> [Instruction]:
Give every line below again, exactly.

########

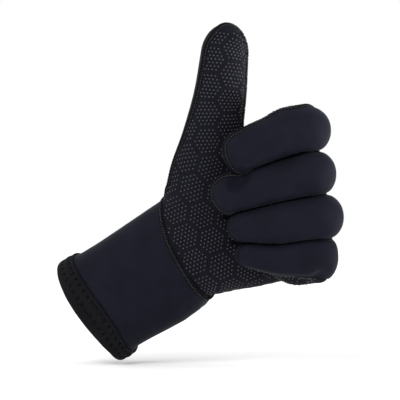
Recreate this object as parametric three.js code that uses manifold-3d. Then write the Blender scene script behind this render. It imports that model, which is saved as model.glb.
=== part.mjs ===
// Neoprene sport glove for the left hand, in the form it keeps when worn as a fist with the thumb up.
// Millimetres, +Z up along the thumb, +X towards the knuckles, -Y on the palm's side.
// The origin is the centre of the cuff's opening.
import * as THREE from "three";
import { mergeVertices } from "three/addons/utils/BufferGeometryUtils.js";
import Module from "manifold-3d";

const wasm = await Module();
wasm.setup();

// Driving dimensions
const WALL = 3; // neoprene, with its knit faces
const GAP = 0.3; // between sewn panels
const REACH = 0.6; // how far a panel's cutting region stands out of the skin
const HEM_WIDTH = 10.8; // the band that is folded double at the opening
const HEM_WALL = 5;
const HEM_PROUD = 0.9; // how far the folded band stands out of the sleeve
const HEM_ROLL = 2.6; // rounding at the opening's edge
const HEM_STEP = 1; // rounding of the band's other edge, where it meets the sleeve
const HEM_BOW = 2; // how much further the opening's rim reaches at its two narrow ends
const CUFF_LENGTH = 67; // opening to wrist seam, along the cuff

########

> [Task solution]:
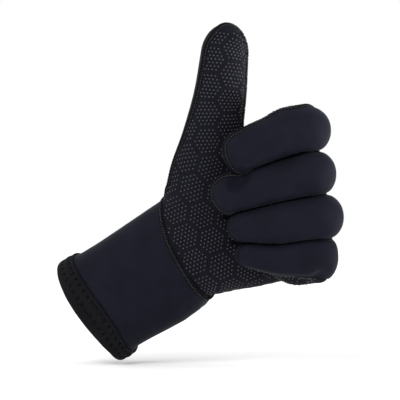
Recreate this object as parametric three.js code that uses manifold-3d. Then write the Blender scene script behind this render. It imports that model, which is saved as model.glb.
=== part.mjs ===
// Neoprene sport glove for the left hand, in the form it keeps when worn as a fist with the thumb up.
// Millimetres, +Z up along the thumb, +X towards the knuckles, -Y on the palm's side.
// The origin is the centre of the cuff's opening.
import * as THREE from "three";
import { mergeVertices } from "three/addons/utils/BufferGeometryUtils.js";
import Module from "manifold-3d";

const wasm = await Module();
wasm.setup();

// Driving dimensions
const WALL = 3; // neoprene, with its knit faces
const GAP = 0.3; // between sewn panels
const REACH = 0.6; // how far a panel's cutting region stands out of the skin
const HEM_WIDTH = 10.8; // the band that is folded double at the opening
const HEM_WALL = 5;
const HEM_PROUD = 0.9; // how far the folded band stands out of the sleeve
const HEM_ROLL = 2.6; // rounding at the opening's edge
const HEM_STEP = 1; // rounding of the band's other edge, where it meets the sleeve
const HEM_BOW = 2; // how much further the opening's rim reaches at its two narrow ends
const CUFF_LENGTH = 67; // opening to wrist seam, along the cuff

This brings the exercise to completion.